Exercise description » Copy verbatim the material from its first line to the line that holds "pad_margin = 0.035", including that line.

Given information »
......

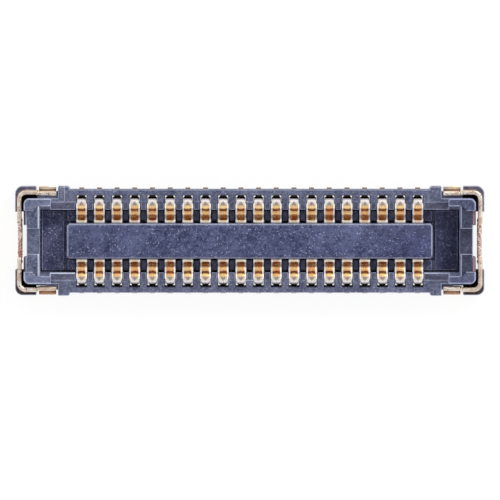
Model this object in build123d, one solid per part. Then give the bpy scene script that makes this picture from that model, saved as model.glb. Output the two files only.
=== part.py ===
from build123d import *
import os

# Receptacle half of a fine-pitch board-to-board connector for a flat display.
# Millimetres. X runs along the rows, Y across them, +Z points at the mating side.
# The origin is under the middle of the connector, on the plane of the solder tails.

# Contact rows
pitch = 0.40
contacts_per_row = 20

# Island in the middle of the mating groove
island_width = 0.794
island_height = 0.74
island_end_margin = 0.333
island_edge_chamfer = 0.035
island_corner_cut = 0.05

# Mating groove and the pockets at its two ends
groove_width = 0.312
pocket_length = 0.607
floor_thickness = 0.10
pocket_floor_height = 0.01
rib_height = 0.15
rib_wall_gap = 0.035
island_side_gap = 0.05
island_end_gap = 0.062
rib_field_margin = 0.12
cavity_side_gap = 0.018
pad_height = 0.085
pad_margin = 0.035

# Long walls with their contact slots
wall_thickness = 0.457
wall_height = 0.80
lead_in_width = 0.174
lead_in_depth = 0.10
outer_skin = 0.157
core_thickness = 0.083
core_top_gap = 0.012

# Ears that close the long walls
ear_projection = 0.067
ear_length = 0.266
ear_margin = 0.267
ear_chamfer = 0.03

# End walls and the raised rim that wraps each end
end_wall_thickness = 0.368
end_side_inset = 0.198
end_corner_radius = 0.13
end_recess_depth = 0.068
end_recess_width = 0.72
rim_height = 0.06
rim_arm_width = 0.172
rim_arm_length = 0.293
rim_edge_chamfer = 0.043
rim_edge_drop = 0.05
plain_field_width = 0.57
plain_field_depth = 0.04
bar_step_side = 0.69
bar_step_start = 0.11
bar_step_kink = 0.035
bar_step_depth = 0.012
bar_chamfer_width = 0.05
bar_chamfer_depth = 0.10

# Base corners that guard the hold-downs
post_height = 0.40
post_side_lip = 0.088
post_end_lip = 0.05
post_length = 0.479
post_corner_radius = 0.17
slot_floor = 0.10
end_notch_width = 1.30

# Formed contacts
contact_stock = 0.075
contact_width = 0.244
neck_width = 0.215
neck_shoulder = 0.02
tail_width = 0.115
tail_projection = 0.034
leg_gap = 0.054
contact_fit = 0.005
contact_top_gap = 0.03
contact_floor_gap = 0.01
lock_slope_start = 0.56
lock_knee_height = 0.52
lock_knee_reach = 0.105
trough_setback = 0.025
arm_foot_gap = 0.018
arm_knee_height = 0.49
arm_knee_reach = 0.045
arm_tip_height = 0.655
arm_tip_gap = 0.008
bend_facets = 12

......

Solution to this problem »
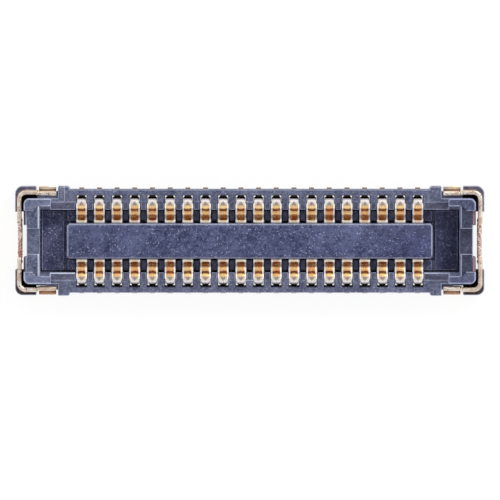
Model this object in build123d, one solid per part. Then give the bpy scene script that makes this picture from that model, saved as model.glb. Output the two files only.
=== part.py ===
from build123d import *
import os

# Receptacle half of a fine-pitch board-to-board connector for a flat display.
# Millimetres. X runs along the rows, Y across them, +Z points at the mating side.
# The origin is under the middle of the connector, on the plane of the solder tails.

# Contact rows
pitch = 0.40
contacts_per_row = 20

# Island in the middle of the mating groove
island_width = 0.794
island_height = 0.74
island_end_margin = 0.333
island_edge_chamfer = 0.035
island_corner_cut = 0.05

# Mating groove and the pockets at its two ends
groove_width = 0.312
pocket_length = 0.607
floor_thickness = 0.10
pocket_floor_height = 0.01
rib_height = 0.15
rib_wall_gap = 0.035
island_side_gap = 0.05
island_end_gap = 0.062
rib_field_margin = 0.12
cavity_side_gap = 0.018
pad_height = 0.085
pad_margin = 0.035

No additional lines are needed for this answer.